2°) Contribuer au développement de réseaux de solidarité et de mutualisation
Ces réseaux existent déjà à l’échelle internationale qu’il s’agisse du Consortium international des journalistes d’investigation (ICIJ), L’European Investigative Collaborations (EIC) ou bien sûr RSF mais ils mériteraient d’être développés notamment à l’échelle nationale voire régionale. On pourrait par exemple aller plus loin en matière de mécanismes assuranciels que ce soient en cas de difficultés financières ou de menaces physiques. Ce développement en réseau supposera un investissement de chaque membre de la profession.
3°)Renouer avec un journalisme d’investigation
Il s’agit d’aller là où les médias de masse ne voudront (par idéologie) et/ou ne pourront pas (pas assez rentable) aller.
Ainsi, plutôt que se contenter de…
- Tendre le micro à des « peoples » et les laisser monologuer leurs discours de circonstances
- Copier-coller à longueur de rubriques les informations que tout le monde connaît
- Commenter en continu et dans le détail des non évènements (ex : déjeuner d’un ministre ou d’un maire avec sa secrétaire)
… le journalisme d’investigation s’attache à :
- Donner la parole aux vrais gens (entrepreneurs, associatifs, chômeurs, étudiants…) pour leur permettre de témoigner de leurs projets, réalisations et difficultés
- Mener des enquêtes rigoureuses seul ou en meute
- Démasquer les fake news, fact-checker l’information
Nulle obligation d’appartenir à l’élite du reporter de guerre pour s’exercer au journalisme d’investigation.

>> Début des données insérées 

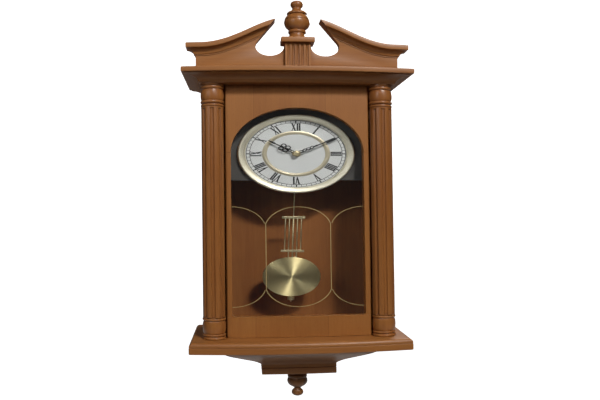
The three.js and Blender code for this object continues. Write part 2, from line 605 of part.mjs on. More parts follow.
function hands() {
  const hourY = DIAL_FRONT - 5.2;
  const minuteY = DIAL_FRONT - 6.8;
  const hour = handOutline(43.5, 4.6, 0.9, 15, 33, 4.6);
  add('hour_hand', handBlade(hour, hourY, hourY + 0.5, PIPE_R + GAP, HOUR_ANGLE), blackMetal);
  const minute = handOutline(65.5, 4.2, 0.8, 20, 46, 3.4);
  add('minute_hand', handBlade(minute, minuteY, minuteY + 0.5, ARBOR_R + GAP, MINUTE_ANGLE), blackMetal);
  add('hour_pipe', disc(PIPE_R, ARBOR_R + LOOSE, hourY - 0.2, MOVEMENT_FRONT + 8, 16), brass);
  add('minute_arbor', rodY(ARBOR_R, 0, DIAL_Z, minuteY - 0.8, MOVEMENT_FRONT + 12), steel);
  add('hand_cap_nut', spun([
    [0, minuteY - 3.6], [2.4, minuteY - 3.3], [4.4, minuteY - 2.2], [5.4, minuteY - 0.5], [5.4, minuteY - 0.15],
    [ARBOR_R + GAP, minuteY - 0.15], [ARBOR_R + GAP, minuteY - 1], [0, minuteY - 1],
  ], 0, DIAL_Z, 16), brass);
  const knobFront = MOVEMENT_BACK - 5.6;
  add('time_set_knob', spun([
    [0, knobFront], [8.6, knobFront], [9, knobFront + 0.5], [9, knobFront + 4.6], [8.2, knobFront + 5.4],
    [0, knobFront + 5.4],
  ], 0, DIAL_Z, 24), blackPlastic);
}

// ---- pendulum -----------------------------------------------------------------------------------
/** Built hanging straight down from its pivot at (0, 0, 0), then hung at its swing. */
function pendulum() {
  const hung = new THREE.Group();
  hung.position.set(0, PENDULUM_Y, PIVOT_Z);
  hung.rotation.y = PENDULUM_REST_TURN;
  clock.add(hung);

  const armShape = new THREE.Shape();
  const eyeR = 4;
  const armHalf = 2.4;
  const eyeTurn = Math.asin(armHalf / eyeR);
  armShape.absarc(0, 0, eyeR, -Math.PI / 2 + eyeTurn, 1.5 * Math.PI - eyeTurn, false);
  armShape.lineTo(-armHalf, -46);
  armShape.lineTo(armHalf, -46);
  armShape.holes.push(new THREE.Path().absarc(0, 0, 0.9 + LOOSE, 0, 2 * Math.PI, true));
  const hookHole = box(-1.3, 1.3, -3, 3, -44, -40);
  add('pendulum_arm', cut(board(armShape, -1.5, 1.5, 8), hookHole), blackPlastic, hung);

  const wireR = 0.8;
  const hookY = 3.2;
  const hook = join(
    box(-wireR, wireR, 1.8, hookY, -48.5, -41),
    box(-wireR, wireR, -1.2, hookY - 0.3, -42.4, -41.2),
    box(-wireR, wireR, -wireR, hookY, -50, -48.3),
    rodZ(wireR, 0, 0, -107, -49.5, 10),
  );
  const bar = (z0, z1) => box(-16.2, 16.2, -1.1, 1.1, z0, z1);
  const longRod = (k) => rodZ(GRID_ROD_R, k * GRID_PITCH, 0, -ROD_ENDS, -107, 10);
  const shortRod = (k) => rodZ(GRID_ROD_R, k * GRID_PITCH, 0, -178, -107, 10);
  const gridiron = join(
    hook, bar(-110.5, -105.5), bar(-180, -175.5), shortRod(-2), shortRod(2),
    longRod(-1), longRod(1), rodZ(1.1, 0, 0, -283, -107, 10),
  );
  add('pendulum_gridiron', gridiron, brass, hung);

  const dome = 5.4;
  const bob = spun([
    [0, -dome - 1.6], [14, -dome - 0.8], [26, -dome + 0.9], [34, -dome + 2.7], [38.4, -dome + 4], [39.2, -1.8],
    [BOB_R, -1.4], [BOB_R, 1.4], [38.6, 2.4], [0, 3.4],
  ], 0, -BOB_DROP, 32);
  const rodSlot = box(-1.5, 1.5, -1.6, 4, -BOB_DROP - BOB_R - 1, -BOB_DROP + BOB_R + 1);
  const sideSlots = [-1, 1].map((k) => box(
    k * GRID_PITCH - 1.3, k * GRID_PITCH + 1.3, -1.3, 4, -ROD_ENDS - 0.5, -BOB_DROP + BOB_R + 1));
  add('pendulum_bob', cut(bob, rodSlot, ...sideSlots), brass, hung);

  const nut = turned([[1.4, -279.6], [4, -279.6], [4.9, -278.6], [4.9, -274], [4, -273], [1.4, -273], [1.4, -279.6]],
    0, 0, 14);
  add('rating_nut', nut, brass, hung);
}

caseBoards();
hangingRail();
baseAndCrown();
[-1, 1].forEach((side) => {
  column(side);
  tympanum(side);
  scrollMoulding(side);
});
plinthAndFinial();
lowerBracket();
door();
hingePins();
dial();
movement();
hands();
pendulum();

export default clock;
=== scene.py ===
"""Looks for the quartz pendulum wall clock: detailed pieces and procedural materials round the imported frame.

Shape code works in millimetres and objects are in metres, in the row frame: X right, Y into the wall, Z up.
"""
import json
from math import acos, asin, atan2, cos, degrees, dist, hypot, pi, radians, sin, sqrt, tau

import bmesh
import bpy
from mathutils import Matrix, Vector

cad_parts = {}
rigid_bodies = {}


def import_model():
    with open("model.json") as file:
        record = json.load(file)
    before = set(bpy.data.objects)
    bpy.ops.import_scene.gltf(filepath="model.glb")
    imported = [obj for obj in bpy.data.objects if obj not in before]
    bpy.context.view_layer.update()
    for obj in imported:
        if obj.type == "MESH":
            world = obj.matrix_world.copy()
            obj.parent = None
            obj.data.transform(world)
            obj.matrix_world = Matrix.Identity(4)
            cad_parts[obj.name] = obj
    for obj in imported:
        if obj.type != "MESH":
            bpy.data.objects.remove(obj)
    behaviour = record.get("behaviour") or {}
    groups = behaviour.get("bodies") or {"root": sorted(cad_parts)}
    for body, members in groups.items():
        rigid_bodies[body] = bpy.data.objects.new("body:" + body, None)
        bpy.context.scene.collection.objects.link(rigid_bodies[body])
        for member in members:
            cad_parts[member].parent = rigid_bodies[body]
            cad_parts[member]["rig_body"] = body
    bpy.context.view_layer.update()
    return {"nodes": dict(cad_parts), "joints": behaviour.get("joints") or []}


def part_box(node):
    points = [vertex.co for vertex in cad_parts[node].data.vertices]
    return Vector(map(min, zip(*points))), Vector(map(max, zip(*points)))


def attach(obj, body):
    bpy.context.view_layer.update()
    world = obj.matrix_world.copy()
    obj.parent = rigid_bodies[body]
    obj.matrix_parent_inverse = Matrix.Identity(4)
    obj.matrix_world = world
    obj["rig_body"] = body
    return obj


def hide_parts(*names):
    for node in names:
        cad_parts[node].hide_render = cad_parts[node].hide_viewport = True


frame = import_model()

scene = bpy.context.scene
MM = 0.001
SHARP = 38  # degrees: a crease sharper than this is drawn as an edge


# ---- measures taken from the frame ----
def node_box(node):
    """(lowest, highest) corner of a CAD node in millimetres."""
    low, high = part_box(node)
    return low / MM, high / MM


def node_centre(node):
    low, high = node_box(node)
    return (low + high) / 2


def joint_place(name):
    for joint in frame["joints"]:
        if joint["name"] == name:
            return Vector(joint["pos_m"]) / MM
    raise KeyError(name)


DIAL = node_centre("dial_plate")
PIVOT = joint_place("pendulum_swing")
BOB = node_centre("pendulum_bob")
SWING = atan2(PIVOT.x - BOB.x, PIVOT.z - BOB.z)
HOUR_TURN = radians(305)
MINUTE_TURN = radians(60)


# ---- shape helpers ----
def smooth(points, steps=4):
    """Points along a Catmull-Rom curve through the given ones; two points stay a straight line."""
    if len(points) < 3:
        return list(points)
    padded = [points[0], *points, points[-1]]
    out = []
    for quad in zip(padded, padded[1:], padded[2:], padded[3:]):
        for k in range(steps):
            t = k / steps
            out.append(tuple(0.5 * (2 * b + (c - a) * t + (2 * a - 5 * b + 4 * c - d) * t * t
                                    + (3 * b - a - 3 * c + d) * t ** 3)
                             for a, b, c, d in zip(*quad)))
    return out + [tuple(points[-1])]


def profile(*runs, steps=4):
    """Joins smooth runs end to end. Each run starts where the one before stopped, with a corner there."""
    out = []
    for run in runs:
        for point in smooth(out[-1:] + list(run), steps):
            if not out or dist(out[-1], point) > 1e-6:
                out.append(tuple(point))
    return out


def loft(bm, rings, closed=False):
    """Quads between rings of points, with a flat cap at each end unless the last ring joins the first."""
    made = [[bm.verts.new(p) for p in ring] for ring in rings]
    following = made[1:] + made[:1] if closed else made[1:]
    for a, b in zip(made, following):
        n = len(a)
        for k in range(n):
            bm.faces.new((a[k], a[(k + 1) % n], b[(k + 1) % n], b[k]))
    if not closed:
        bm.faces.new(list(reversed(made[0])))
        bm.faces.new(made[-1])


def tidy(bm, gap=2e-4):
    """Joins vertices closer than gap millimetres, drops loose ones and turns every face outwards."""
    bmesh.ops.remove_doubles(bm, verts=bm.verts, dist=gap)
    bmesh.ops.dissolve_degenerate(bm, dist=gap / 4, edges=bm.edges)
    loose = [v for v in bm.verts if not v.link_faces]
    bmesh.ops.delete(bm, geom=loose, context="VERTS")
    bmesh.ops.recalc_face_normals(bm, faces=bm.faces)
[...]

Un peu de conviction et de méthode suffisent. Le développement des chaînes en ligne indépendante en est l’illustration.
Dans ce contexte de crise systémique et de montée de la post vérité, le métier de journaliste semble à la croisée des chemins. Un journalisme plus engagé dans la société (notamment locale) pourrait constituer une piste intéressante de résilience et sans doute de rémunération.